All the 'tests" were passed in my Master's eyes,He told me His Greatest joy was watching how I accepted the collar He offered to me on August the 12th,His birthday,with pride..I wear that collar each day remembering back often to when I didnt have one..

What does that collar mean to you, dream? What exactly is it a symbol of? What responsibilities does wearing it signal you have accepted and what responsibilities does offering it signal Artful has accepted?

Artful's dream said:

Any and all stories about submission and what it does or doesnt mean to you are welcome here.
A question I ,myself currently have is how should a sub prepare her/him self before taking that Final step of giving 100% all to the Dom/mes?
what are Your views?Why do you think it sometimes "bothers us",we who are so willing to serve'",to give up our all to them,our Dom/mes? Is this issue really about TRUST or is it FEAR of the unknown?

I think it's completely unrealistic to EVER think you can give 100% to anyone. Most Dominants i've spoken with want a submissive who is secure in themselves, a strong person who freely gives up their control, not one who expects them to be their world.

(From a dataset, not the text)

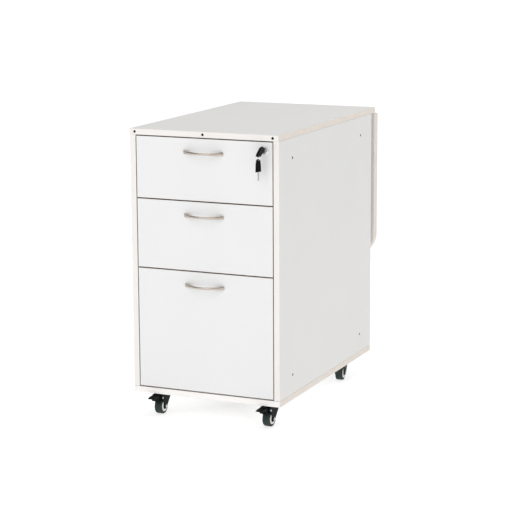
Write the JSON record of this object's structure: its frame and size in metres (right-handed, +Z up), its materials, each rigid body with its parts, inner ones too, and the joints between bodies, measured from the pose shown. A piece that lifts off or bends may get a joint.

I see a huge difference in seeking a BDSM relationship in which a Dominant is in control, has the power, and a relationship in which a Dominant becomes the world of the submissive. One is a relationship with potential for growth. The other is a recipe for disaster that will leave both resentful.

Artful's dream said:

This FORUM as well as this THREAD is to be a place of welcome,and understanding,Not Hatred ,or "Flaming"..Let's ALL try to behave as adults here..Please anyone ,feel free to discuss YOUR views here regardless of what they may be..

with deep sincerity,Dream
:rose:

How will you react to those views, Dream? Are you willing to accept that they may differ widely from your own? Are you willing to accept that they may differ from Artful's? Are you ready to accept that life isn't all roses and hugs? There will be, there has to be times of trouble, of doubt, of mistrust, of misconceptions. For any relationship to exist, there has to be conflict. Otherwise, it's one long fantasy and i'm sorry, but fantasies aren't real.